The prevailing wisdom in some of today's financial press seems to be that a long term buy and hold strategy of investing in the S&P500 doesn't (or didn't) work out. In looking at my own personal financial story, nothing could be further from the truth.
One look at my 25 year historical tracking spreadsheet from 1989 to 2014 shows a very different story.
I don't want to focus on my performance because everyone's story will be different. We all earn different wages and savings rate vary. However, if I model average salaries with modest raises and a 10% savings rate, it is strikingly clear that the average person should have several hundred of thousands of dollars in their retirement account. If, you are a working couple, dare I say, you should probably have seven figures in your account.
Anyone who follows financial news knows that about once a year a story comes out showing the estimated savings of the average American. It shows abysmal retirement account performance and the financial savvy shake their head and I suspect the average Joe probably says, "see it's just not us", and goes away feeling better about their dire situation.
Why is it that we have such a hard time with retirement planning and subsequent follow through? Well, because it is hard! I'm not talking about the recipe for good retirement planning. I think you could spend about an hour or two on the web with no previous knowledge and figure out the overwhelming advice would be to put away 8-12% of your wages and put it into a low cost SP500 fund.
The recipe is easy. It's the execution that is hard. There is an inherent mistrust with people and their money for good reason. The saying "a fool and his money will soon part", comes to mind.
So, when it comes to life, using the operating mode of "just follow the recipe", tends to greatly increase the likelihood of you becoming a fool.

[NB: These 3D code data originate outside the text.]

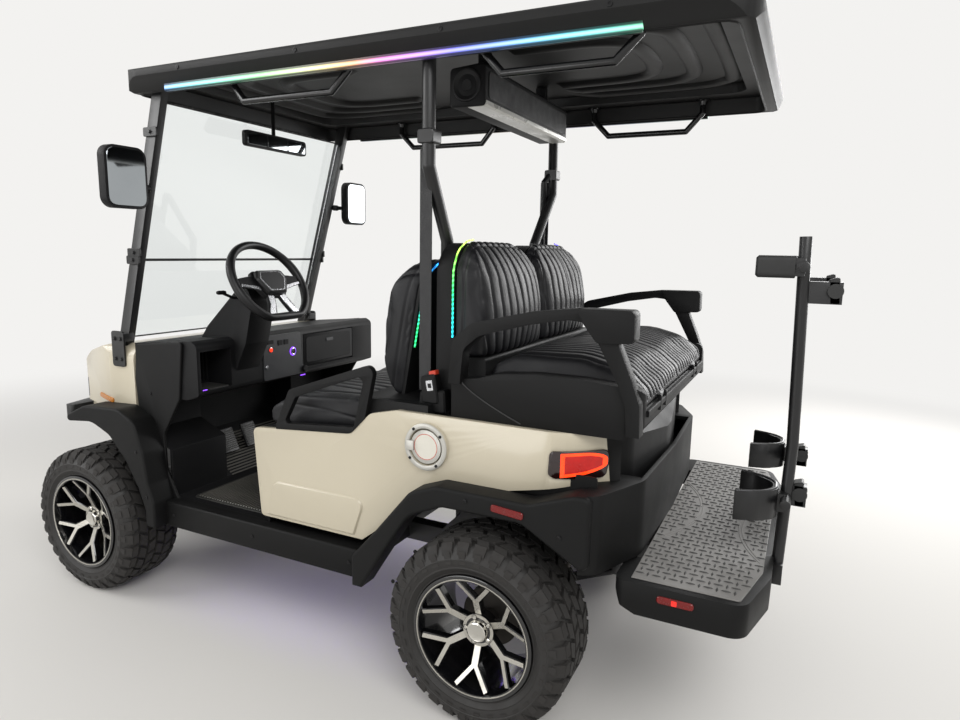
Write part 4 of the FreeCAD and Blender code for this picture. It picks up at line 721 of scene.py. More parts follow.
def ridge(foot, top, height, base=0.0):
    """Section of a rib: half widths at its foot and top, its height and the level that it stands on."""
    return [(-foot, base), (foot, base), (top, base + height), (-top, base + height)]


def link_together(name, parts, body="cart"):
    """A finished piece of several (mesh, finish) parts."""
    return link(name, together(name, parts), None, body)


floor_plastic = moulded("floor_plastic", "0A0A0B", "141415", (0.55, 0.75), 1.8, 0.2)
from_cad("floor_pan", "floor_and_footwell", floor_plastic, 0.006)
# Mat rubber: pressed and dull; its ribs are painted paler, a painted highlight
mat_rubber = surfaced("mat_rubber", "1C1C1C", 0.7, ("191919", "3A3935", 110, (0.5, 0.78)), (1.6, 0.15),
                      sockets={"Specular IOR Level": 0.4})
# Rib tops: the same rubber painted paler grey, a painted highlight where light catches the ribs
rib_rubber_painted_highlight = surfaced("rib_rubber_painted_highlight", "4C4B47", 0.45, ("3A3936", "66635C", 90, (0.35, 0.6)), (1.6, 0.1))
MAT_TOP = 0.424
RIB_PITCH = 0.0135
rib = moved(slab("X", ridge(0.500, 0.498, 0.0032, MAT_TOP), 0.0, 0.0062), (0.250, 0, 0))
ribs = grow(in_a_row, rib, {"Count": 29, "Step": (RIB_PITCH, 0, 0), "Finish": rib_rubber_painted_highlight})
mat_sheet = slab("Z", oblong(0.238, 0.652, -0.512, 0.512), 0.4204, MAT_TOP, 0.02, 0.001)
toe_rib = moved(slab("X", ridge(0.255, 0.253, 0.003), 0.0, 0.006), (0.712, 0, 0.4222), -30.4, "Y")
toe_ribs = grow(in_a_row, toe_rib, {"Count": 15, "Step": (0.0138, 0, 0.0081), "Finish": rib_rubber_painted_highlight})
link_together("ribbed_mat", [(mat_sheet, mat_rubber), (ribs, rib_rubber_painted_highlight), (toe_ribs, rib_rubber_painted_highlight)])

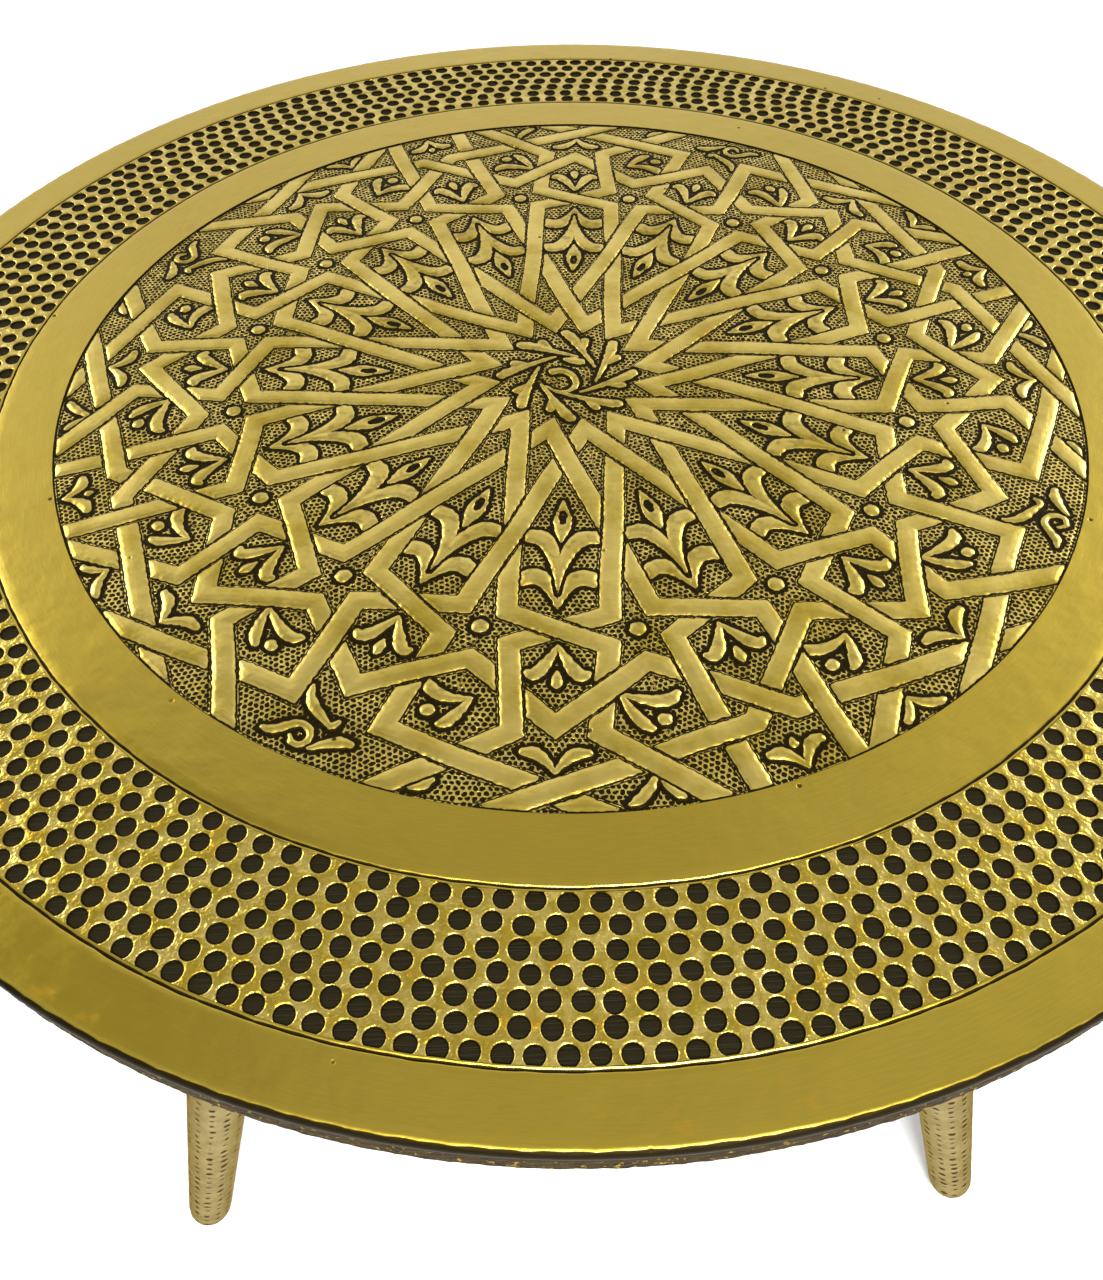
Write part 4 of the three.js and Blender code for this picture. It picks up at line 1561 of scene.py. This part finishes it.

So, to execute a really good retirement plan takes knowledge and wisdom, and that is plain hard to achieve. If I had to list the top three things needed to execute a good retirement plan, it would go something like this:
1) Understanding exponential returns - This takes a pretty good background and understanding in mathematics. Thinking linearly will frustrate and cause bad decisions, especially in downturns. (30% of population have this ability - my guess)
2) Ability to delay gratification for future rewards - examples include a college graduate, a truly fit person or a migrant worker providing for his children to go to college. (30%)
3) A basic understanding of business/capitalism in America. Historical returns just aren't good enough. You will fall prey to the this time is different argument. If you truly understand the factors behind why corporate executives have the power and ability to execute a business plan that will return somewhere between 9-11% on average across all the businesses in this country then you will be undeterred. You can point to 100 years of data that support your argument. If you truly understood this and were under the age of 40, why in the world would you ever buy a US gov't bond that currently yields somewhere between 0-4% depending on maturity? Because you don't understand and you're scared, that's why. (10%)
So, if you have all three of these attributes you are about 1 in 100. If you have two of three, roughly 1 in 10. If you only have one or don't have any of these attributes, well you are part of the 90% and you probably don't have a big retirement account. And there you go.
This explanation makes sense to me. What does it mean? I don't know. I'm not sure we can control the public's ability to obtain these attributes. The best I can do from here is to say that many will work later in their lives or rely on Social Security. The loss of the traditional pensions in this country has been good for business but bad for workers. Remember my argument above about corporate power to execute a plan to get 11%? This all seems to be very deflationary to me and not all that good for this country going forward.